Juan 3,16: ¡Léelo!
Si has visto algún acontecimiento deportivo en las últimas décadas, habrás visto pancartas en alto llamando la atención sobre un famoso pasaje del Evangelio de Juan. Su mensaje: «Juan 3:16: ¡Léelo!»; «Porque tanto amó Dios al mundo que dio a su Hijo único, para que todo el que crea en él no perezca, sino que tenga vida eterna».
Esa exigencia, «Léelo», no se dirige sólo a la audiencia televisiva, sino a cada uno de nosotros al encontrarnos con esas palabras. Debemos llevárnoslas a casa, meditarlas y dejar que calen hondo. No sólo porque es un versículo memorable, sino porque, como señala un comentarista, puede ser el mejor y más breve resumen de nuestra fe en todo el Nuevo Testamento.
El versículo que viene justo después, 3,17, no hace sino reforzar su mensaje lleno de gracia: «Dios no envió a su Hijo al mundo para condenar al mundo, sino para que el mundo se salve por él».
Cuando llamamos al Evangelio «Buena Nueva», estas pocas líneas condensan su bondad. Conllevan la convicción cristiana más fundamental: que hemos sido amados hasta la existencia por un Dios que es en sí mismo: ¡Amor desbordante!
Valdría la pena que cualquier creyente dejara que estas palabras fueran más allá de su sonido y se impregnaran del maravilloso mensaje que transmiten. «Difícil de creer» es una frase que encaja aquí. ¿Creo, no sólo en mi mente, sino en mi corazón, que soy amado, que somos amados?
Además de contemplarlos, también puede ayudar conectarlos con nuestras propias experiencias de amar y ser amados. ¿Cuándo hubo un momento en que el amor fluyó dentro de mí y a mi alrededor? ¿Cómo fue?
Cito un breve pasaje extraído de la edición de marzo de 2024 de Give Us This Day, escrito por un nuevo abuelo que intentaba entrar en contacto con lo que él llama la extravagancia de esta afirmación de que Dios nos ama. Escribe lo siguiente:
«Experimenté de nuevo el escandaloso amor de Dios cuando me convertí en abuelo el año pasado.
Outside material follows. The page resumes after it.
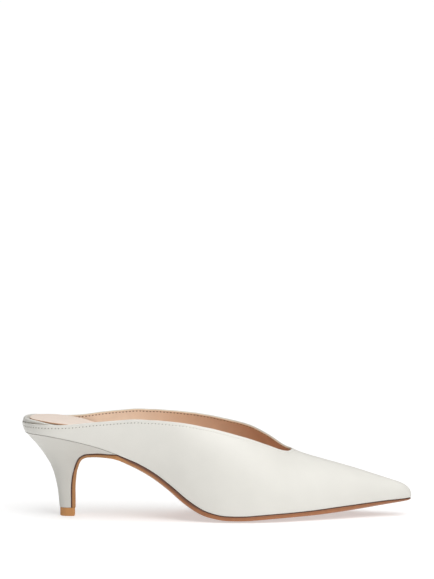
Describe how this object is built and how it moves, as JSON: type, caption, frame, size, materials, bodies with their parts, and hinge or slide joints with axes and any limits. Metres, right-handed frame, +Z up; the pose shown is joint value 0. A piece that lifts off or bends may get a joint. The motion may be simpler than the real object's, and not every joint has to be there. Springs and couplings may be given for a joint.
{
  "type": "stiletto mule",
  "caption": "Pointed backless leather mule with a V-shaped throat, a slim curved low stiletto heel and a tan leather sole that runs down the heel breast.",
  "frame": {"origin": "under the centre of the shoe's bounding box, on the floor", "axes": "+X to the toe, +Y to the inner side of the foot, +Z up"},
  "size_m": [0.26, 0.0774, 0.0691],
  "materials": {
    "white_leather": "smooth off-white, satin",
    "heel_cover": "smooth off-white, satin",
    "insole_cover": "smooth off-white, satin",
    "sole_leather": "smooth tan, satin",
    "sock_leather": "beige, matt",
    "top_piece": "tan, satin"
  },
  "bodies": {
    "root": {"upper": "white_leather", "outsole": "sole_leather", "heel": "heel_cover", "top_piece": "top_piece", "insole": "insole_cover", "sock": "sock_leather"}
  },
  "joints": []
}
Cuando visité a mi nuevo nieto, Elliot, vi de nuevo el poder del amor en su forma más elemental.
Mientras observaba a mi nuera, privada de sueño, amamantando abnegadamente al pequeño Elliot, el estribillo del Evangelio resonó de nuevo… porque tanto amó Dios al mundo.
Cuando vi a mi hijo meciendo a Elliot en sus brazos, canturreando suavemente una nana… porque tanto amó Dios al mundo.
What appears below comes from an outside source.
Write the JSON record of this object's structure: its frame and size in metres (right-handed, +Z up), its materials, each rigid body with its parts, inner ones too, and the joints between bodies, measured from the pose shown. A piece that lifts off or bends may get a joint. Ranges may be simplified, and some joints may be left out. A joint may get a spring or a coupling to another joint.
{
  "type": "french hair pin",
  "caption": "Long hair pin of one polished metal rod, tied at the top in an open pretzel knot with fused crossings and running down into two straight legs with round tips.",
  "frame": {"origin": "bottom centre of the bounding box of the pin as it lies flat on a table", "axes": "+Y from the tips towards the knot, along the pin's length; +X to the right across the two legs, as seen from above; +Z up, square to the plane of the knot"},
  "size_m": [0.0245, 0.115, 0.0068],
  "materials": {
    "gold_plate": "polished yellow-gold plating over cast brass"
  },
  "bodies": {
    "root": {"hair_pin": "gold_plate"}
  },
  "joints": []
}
Mientras contemplaba con asombro su rostro de querubín y lo abrazaba… porque tanto amó Dios al mundo».
Y ese abuelo termina con: «Este es nuestro Dios, atrayéndonos al seno divino del Padre, sosteniéndonos en el Amor Eterno».
He ahí alguien que, a través de la trama de su experiencia personal, estaba viviendo ese consejo que vimos muchas veces en los estadios deportivos: «¡Léelo! Porque tanto amó Dios al mundo, que dio a su Hijo único, para que todo el que crea en Él no perezca, sino que tenga vida eterna».
¿Y no insiste a menudo San Vicente, en particular con este célebre pasaje?: «Pues bien, si es cierto que hemos sido llamados a llevar a nuestro alrededor y por todo el mundo el amor de Dios, si hemos de inflamar con él a todas las naciones, si tenemos la vocación de ir a encender este fuego divino por toda la tierra, si esto es así, ¡cuánto he de arder yo mismo con este fuego divino!» (SVP ES XI-4, p. 554).
Tal vez a ese mandato de «¡Léelo!», podríamos añadir «¡Absórbelo!».